Home > TV and anime > Sherlock: Season 3, Episode 2. The Sign of Three (2014)

Sherlock: Season 3, Episode 2. The Sign of Three (2014)


Sherlock: Season 3, Episode 2. The Sign of Three (2014) is full of potential significance. If we take the first episode in the season as confirming Sherlock Holmes (Benedict Cumberbatch) intentionally betrayed the friendship he had with John Watson (Martin Freeman), then this episode must be seen as an attempt to repair the damage. Agreeing to act as the best man at the wedding is both sides going above and beyond the call of duty. Like Mrs Hudson (Una Stubbs), I can’t imagine anyone less appropriate to take the best man role. That Watson should ask him has two implications. First it shows some degree of exclusivity in the relationship they share. You would think, after a life spent in the army and then in civilian life, Watson would have made one or two friends. Yet that seems not to be the case. I remind myself he was going through counselling in the first season which suggests a difficulty in making and keeping friends. Trading on this relationship with Sherlock is therefore a cruel and unusual punishment for all involved. That Holmes agrees ought to suggest he also feels he should do something about the loneliness and isolation he experiences — but that would never happen.

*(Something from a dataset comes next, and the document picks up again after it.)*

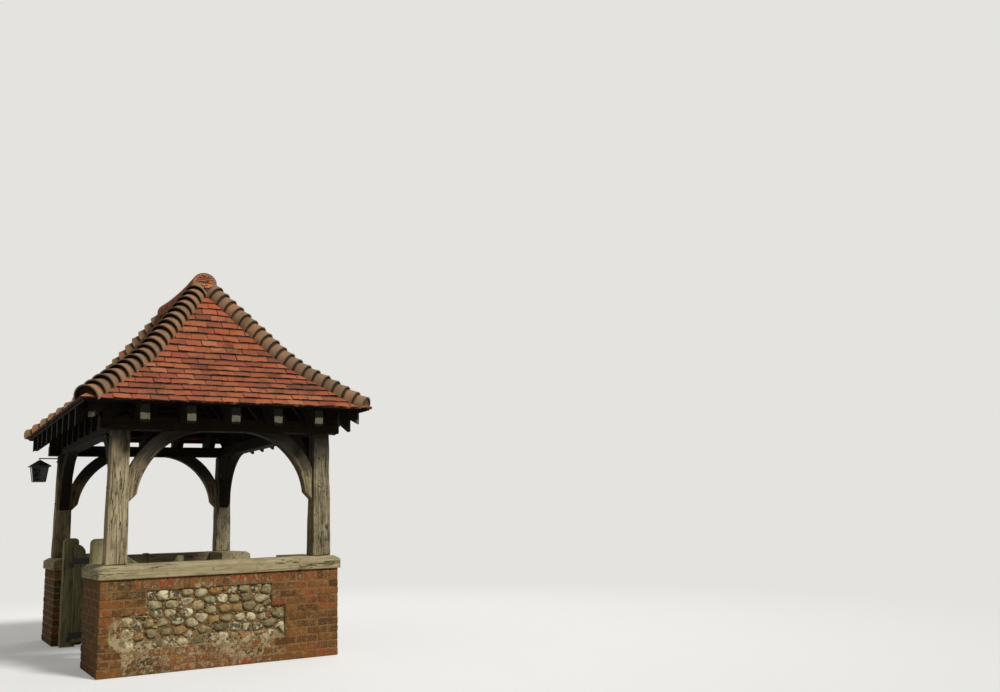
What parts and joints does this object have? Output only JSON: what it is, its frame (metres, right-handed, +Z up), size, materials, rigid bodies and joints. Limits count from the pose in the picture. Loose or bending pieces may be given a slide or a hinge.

Benedict Cumberbatch, Martin Freeman and Amanda Abbington

Benedict Cumberbatch, Martin Freeman and Amanda Abbington

The deductive interlude with Mycroft (Mark Gatiss) and the hat in the last episode was really a parable about loneliness. On that occasion, Holmes presumed to offer advice to Mycroft about the need for the latter to take some action to remedy the absence of social contacts. One interpretation of his decision to act as best man would perhaps be that he’s also evaluating the need to reconstitute the friendship with Watson and not completely alienate everyone else. No matter how maladroit he is, failing to relate to people around him eventually becomes a barrier to getting paid work through networking and word-of-mouth recommendation. Yet Mycroft is adamant in his advice that Sherlock should never get involved with other people. Indeed, this episode sees Mycroft repaying his brother’s advice, asserting that friendship makes Sherlock vulnerable, i.e. opens him to the risk of emotional pain when colleagues desert him to get married. This does leave us wondering what, if anything will happen on the Molly Hooper (Louise Brealey) front. We’ve seen Sherlock give her a sample of what life with him would be like and we then have the rather curious physical similarity between her boyfriend and Sherlock. It’s obvious she still has feelings for Sherlock, but is currently expressing them through this replicant. Perhaps both in this series and all the other screen and literary incarnations, Holmes is forever doomed to be on his own — a kind of victim of his own genius — particularly when he shows his frustration at having no current puzzles to occupy his mind.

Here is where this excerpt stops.